----- Source material -----
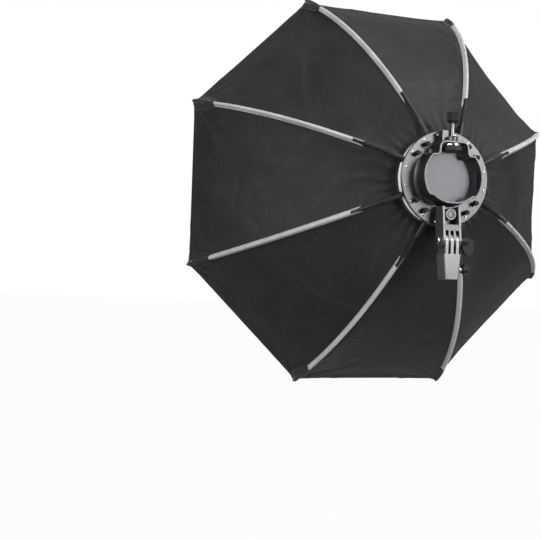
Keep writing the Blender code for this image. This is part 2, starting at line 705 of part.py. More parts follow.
# ---------------------------------------------------------------- assembly
def main():
    clear_scene()
    build_mount_ring()
    build_side_pads()
    build_drum()
    build_front_ring()
    for index in range(SIDES):
        build_release_button(index)
        build_rib_socket(index)
        build_rib_rod(index)
        build_rib_tip(index)
        build_canopy_gore(index)
    build_octagon_panel("front_diffuser", FRONT_PANEL_R, BOX_DEPTH + 0.6 * MM, 2 * MM)
    build_octagon_panel("inner_diffuser", INNER_PANEL_R, INNER_PANEL_DEPTH, 1.5 * MM)
    build_clamp()
    build_tilt_arm()
    build_stand_socket()
    build_tilt_fasteners()
    build_spigot_lock()


main()
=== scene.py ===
"""Visual model of the octagonal softbox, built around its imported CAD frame.

Metres, +Z up, in the frame's own coordinates. "Depth" is the distance in front of the mount ring's
rear face and "height" is the distance behind it. "rho" is a canopy point's radius measured on the
rib line, so that a row of points at one rho runs straight across from rib to rib.
"""
import math

import bmesh
import bpy
import numpy as np
from mathutils import Matrix, Vector, noise


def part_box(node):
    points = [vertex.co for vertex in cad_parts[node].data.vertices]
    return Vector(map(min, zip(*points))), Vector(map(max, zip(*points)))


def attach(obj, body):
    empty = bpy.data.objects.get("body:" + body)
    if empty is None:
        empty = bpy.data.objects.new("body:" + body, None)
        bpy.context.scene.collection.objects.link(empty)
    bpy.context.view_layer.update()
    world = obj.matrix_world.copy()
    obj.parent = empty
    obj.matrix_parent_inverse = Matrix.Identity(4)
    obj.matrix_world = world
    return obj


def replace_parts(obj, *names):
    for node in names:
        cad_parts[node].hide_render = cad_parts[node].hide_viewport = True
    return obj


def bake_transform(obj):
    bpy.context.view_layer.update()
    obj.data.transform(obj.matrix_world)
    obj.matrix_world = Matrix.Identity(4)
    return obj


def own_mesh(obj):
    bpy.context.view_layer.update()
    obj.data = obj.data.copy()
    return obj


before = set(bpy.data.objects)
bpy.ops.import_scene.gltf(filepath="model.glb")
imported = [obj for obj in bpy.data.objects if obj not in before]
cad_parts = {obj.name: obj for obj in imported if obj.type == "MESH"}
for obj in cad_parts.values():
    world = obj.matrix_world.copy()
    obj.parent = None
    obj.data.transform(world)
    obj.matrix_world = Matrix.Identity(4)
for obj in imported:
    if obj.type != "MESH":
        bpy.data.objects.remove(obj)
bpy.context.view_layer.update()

MM = 0.001
SIDES = 8
HALF_SIDE = math.pi / SIDES
LIMIT = math.radians(52)                    # how far the ribs fold

drum_low, drum_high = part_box("hub_drum")
HUB = np.array([0.0, -15 * MM, (drum_low[2] + drum_high[2]) / 2])
ARC_R, ARC_C = 481.9 * MM, (-105.4 * MM, 458.8 * MM)    # a rod's arc: its radius, and its centre as radius and depth
HINGE = (60.1 * MM, 8.2 * MM)               # a rib's hinge, as radius and depth
NECK_R, NECK_DEPTH = 63.5 * MM, 18.6 * MM
RIM_DEPTH = 242 * MM
FRONT_DEPTH = 243.2 * MM                    # of the front diffuser
EYE = (0.562, 1.012, -0.012)                # the photograph's camera
CLOTH_THICK = 0.5 * MM
HEM = 8.6 * MM                              # width of the canopy's bound edge
STITCH = 3.4 * MM                           # one stitch and the gap after it


# ---- places
def rib_angle(index):
    return HALF_SIDE + index * 2 * HALF_SIDE


def outward(angle):
    return np.array([math.cos(angle), 0.0, math.sin(angle)])


def around(angle):
    return np.array([-math.sin(angle), 0.0, math.cos(angle)])


def hub_point(radius, angle, depth):
    return HUB + outward(angle) * radius - np.array([0, depth, 0])


def arc_depth(radius, inside=0.0):
    across = radius - ARC_C[0]
    return ARC_C[1] - np.sqrt((ARC_R - inside) ** 2 - across ** 2)


def mm(*values):
    """Numbers or pairs of numbers given in millimetres, in metres."""
    return [tuple(p * MM for p in v) if isinstance(v, tuple) else v * MM for v in values]


def smooth(low, high, x):
    t = np.clip((x - low) / (high - low), 0, 1)
    return t * t * (3 - 2 * t)


def rod_frame(radius, angle):
    """Rod centre, and the direction out of the cloth."""
    depth = float(arc_depth(radius))
    normal = (outward(angle) * (radius - ARC_C[0]) + np.array([0, 1, 0]) * (ARC_C[1] - depth)) / ARC_R
    return hub_point(radius, angle, depth), normal


# ---- mesh helpers
def link_object(name, data):
    item = bpy.data.objects.new(name, data)
    bpy.context.scene.collection.objects.link(item)
    return item


def new_mesh(name, verts, faces, mats, face_mats=None):
    """A smooth shaded mesh, and the vertex at each of its face corners."""
    mesh = bpy.data.meshes.new(name)
    mesh.from_pydata(verts, [], faces)
    for mat in mats:
        mesh.materials.append(mat)
    if face_mats is not None:
        mesh.polygons.foreach_set("material_index", np.asarray(face_mats, np.int32))
    mesh.shade_smooth()
    loop_vert = np.zeros(len(mesh.loops), np.int32)
    mesh.loops.foreach_get("vertex_index", loop_vert)
    return mesh, loop_vert


def set_uv(mesh, values):
    layer = mesh.uv_layers.new(name="UVMap")
    layer.data.foreach_set("uv", np.asarray(values, np.float32).ravel())


def set_points(mesh, name, values):
    """Stores one number per vertex for the materials to read."""
    store = mesh.attributes.new(name, "FLOAT", "POINT")
    store.data.foreach_set("value", np.asarray(values, np.float32))


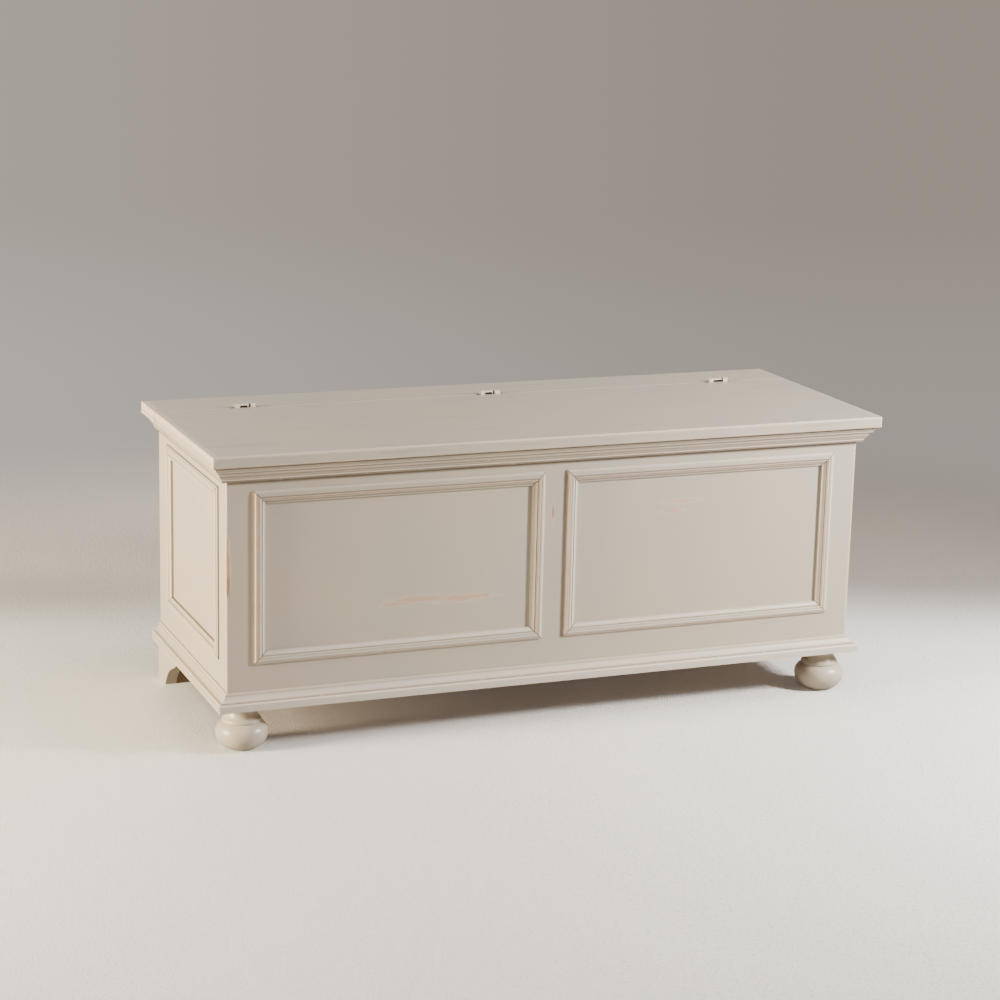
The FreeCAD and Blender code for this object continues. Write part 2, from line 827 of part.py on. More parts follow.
-----
▶ The task
Copy each entry exactly, with nothing added or dropped.

▶ Correct result
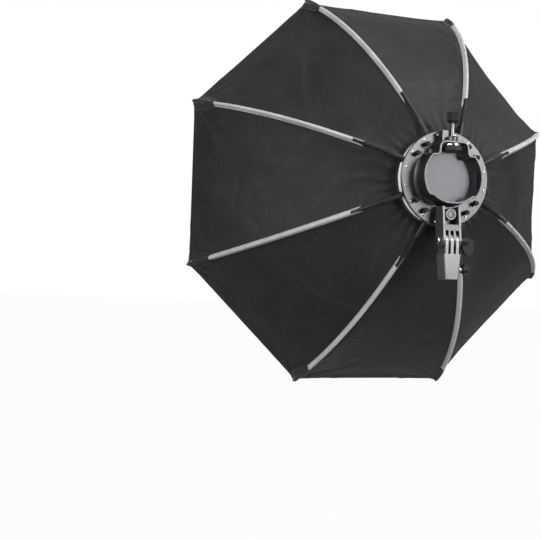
Keep writing the Blender code for this image. This is part 2, starting at line 705 of part.py. More parts follow.
# ---------------------------------------------------------------- assembly
def main():
    clear_scene()
    build_mount_ring()
    build_side_pads()
    build_drum()
    build_front_ring()
    for index in range(SIDES):
        build_release_button(index)
        build_rib_socket(index)
        build_rib_rod(index)
        build_rib_tip(index)
        build_canopy_gore(index)
    build_octagon_panel("front_diffuser", FRONT_PANEL_R, BOX_DEPTH + 0.6 * MM, 2 * MM)
    build_octagon_panel("inner_diffuser", INNER_PANEL_R, INNER_PANEL_DEPTH, 1.5 * MM)
    build_clamp()
    build_tilt_arm()
    build_stand_socket()
    build_tilt_fasteners()
    build_spigot_lock()


main()
=== scene.py ===
"""Visual model of the octagonal softbox, built around its imported CAD frame.

Metres, +Z up, in the frame's own coordinates. "Depth" is the distance in front of the mount ring's
rear face and "height" is the distance behind it. "rho" is a canopy point's radius measured on the
rib line, so that a row of points at one rho runs straight across from rib to rib.
"""
import math

import bmesh
import bpy
import numpy as np
from mathutils import Matrix, Vector, noise


def part_box(node):
    points = [vertex.co for vertex in cad_parts[node].data.vertices]
    return Vector(map(min, zip(*points))), Vector(map(max, zip(*points)))


def attach(obj, body):
    empty = bpy.data.objects.get("body:" + body)
    if empty is None:
        empty = bpy.data.objects.new("body:" + body, None)
        bpy.context.scene.collection.objects.link(empty)
    bpy.context.view_layer.update()
    world = obj.matrix_world.copy()
    obj.parent = empty
    obj.matrix_parent_inverse = Matrix.Identity(4)
    obj.matrix_world = world
    return obj


def replace_parts(obj, *names):
    for node in names:
        cad_parts[node].hide_render = cad_parts[node].hide_viewport = True
    return obj


def bake_transform(obj):
    bpy.context.view_layer.update()
    obj.data.transform(obj.matrix_world)
    obj.matrix_world = Matrix.Identity(4)
    return obj


def own_mesh(obj):
    bpy.context.view_layer.update()
    obj.data = obj.data.copy()
    return obj


before = set(bpy.data.objects)
bpy.ops.import_scene.gltf(filepath="model.glb")
imported = [obj for obj in bpy.data.objects if obj not in before]
cad_parts = {obj.name: obj for obj in imported if obj.type == "MESH"}
for obj in cad_parts.values():
    world = obj.matrix_world.copy()
    obj.parent = None
    obj.data.transform(world)
    obj.matrix_world = Matrix.Identity(4)
for obj in imported:
    if obj.type != "MESH":
        bpy.data.objects.remove(obj)
bpy.context.view_layer.update()

MM = 0.001
SIDES = 8
HALF_SIDE = math.pi / SIDES
LIMIT = math.radians(52)                    # how far the ribs fold

drum_low, drum_high = part_box("hub_drum")
HUB = np.array([0.0, -15 * MM, (drum_low[2] + drum_high[2]) / 2])
ARC_R, ARC_C = 481.9 * MM, (-105.4 * MM, 458.8 * MM)    # a rod's arc: its radius, and its centre as radius and depth
HINGE = (60.1 * MM, 8.2 * MM)               # a rib's hinge, as radius and depth
NECK_R, NECK_DEPTH = 63.5 * MM, 18.6 * MM
RIM_DEPTH = 242 * MM
FRONT_DEPTH = 243.2 * MM                    # of the front diffuser
EYE = (0.562, 1.012, -0.012)                # the photograph's camera
CLOTH_THICK = 0.5 * MM
HEM = 8.6 * MM                              # width of the canopy's bound edge
STITCH = 3.4 * MM                           # one stitch and the gap after it


# ---- places
def rib_angle(index):
    return HALF_SIDE + index * 2 * HALF_SIDE


def outward(angle):
    return np.array([math.cos(angle), 0.0, math.sin(angle)])


def around(angle):
    return np.array([-math.sin(angle), 0.0, math.cos(angle)])


def hub_point(radius, angle, depth):
    return HUB + outward(angle) * radius - np.array([0, depth, 0])


def arc_depth(radius, inside=0.0):
    across = radius - ARC_C[0]
    return ARC_C[1] - np.sqrt((ARC_R - inside) ** 2 - across ** 2)


def mm(*values):
    """Numbers or pairs of numbers given in millimetres, in metres."""
    return [tuple(p * MM for p in v) if isinstance(v, tuple) else v * MM for v in values]


def smooth(low, high, x):
    t = np.clip((x - low) / (high - low), 0, 1)
    return t * t * (3 - 2 * t)


def rod_frame(radius, angle):
    """Rod centre, and the direction out of the cloth."""
    depth = float(arc_depth(radius))
    normal = (outward(angle) * (radius - ARC_C[0]) + np.array([0, 1, 0]) * (ARC_C[1] - depth)) / ARC_R
    return hub_point(radius, angle, depth), normal


# ---- mesh helpers
def link_object(name, data):
    item = bpy.data.objects.new(name, data)
    bpy.context.scene.collection.objects.link(item)
    return item


def new_mesh(name, verts, faces, mats, face_mats=None):
    """A smooth shaded mesh, and the vertex at each of its face corners."""
    mesh = bpy.data.meshes.new(name)
    mesh.from_pydata(verts, [], faces)
    for mat in mats:
        mesh.materials.append(mat)
    if face_mats is not None:
        mesh.polygons.foreach_set("material_index", np.asarray(face_mats, np.int32))
    mesh.shade_smooth()
    loop_vert = np.zeros(len(mesh.loops), np.int32)
    mesh.loops.foreach_get("vertex_index", loop_vert)
    return mesh, loop_vert


def set_uv(mesh, values):
    layer = mesh.uv_layers.new(name="UVMap")
    layer.data.foreach_set("uv", np.asarray(values, np.float32).ravel())


def set_points(mesh, name, values):
    """Stores one number per vertex for the materials to read."""
    store = mesh.attributes.new(name, "FLOAT", "POINT")
    store.data.foreach_set("value", np.asarray(values, np.float32))


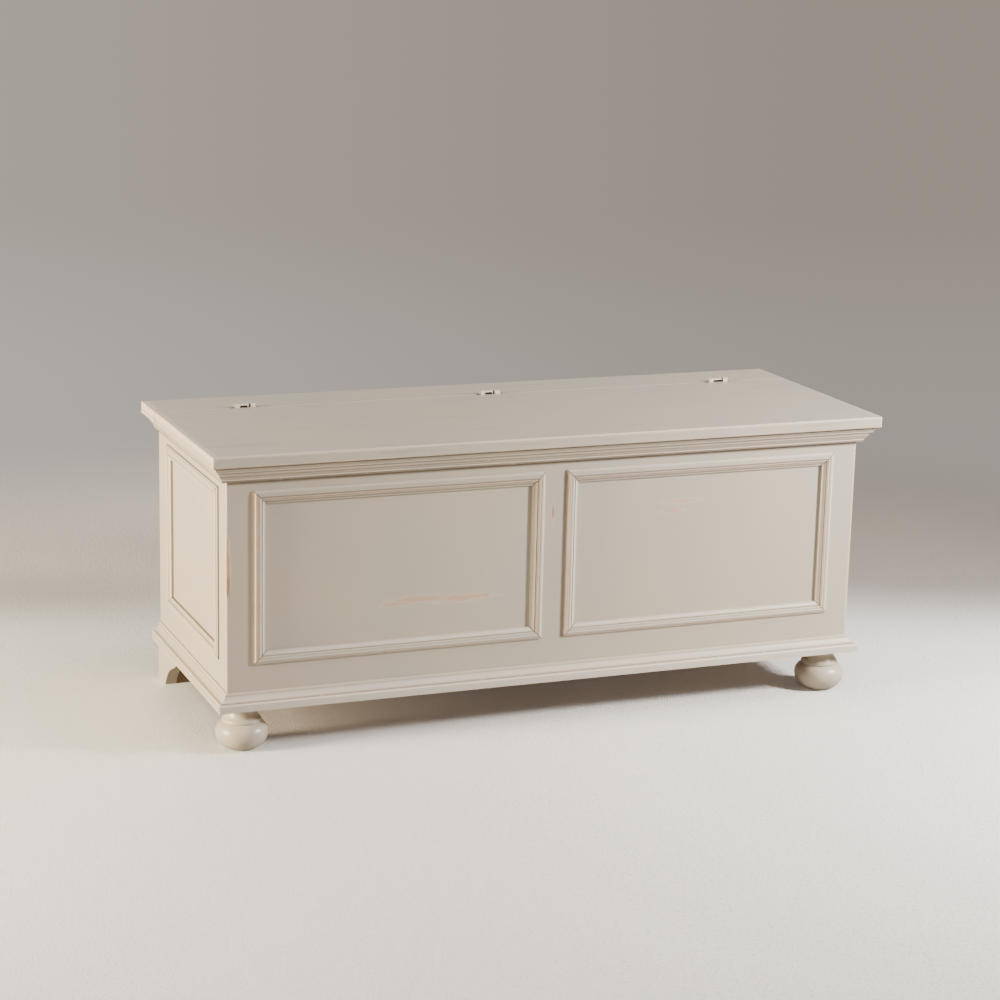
The FreeCAD and Blender code for this object continues. Write part 2, from line 827 of part.py on. More parts follow.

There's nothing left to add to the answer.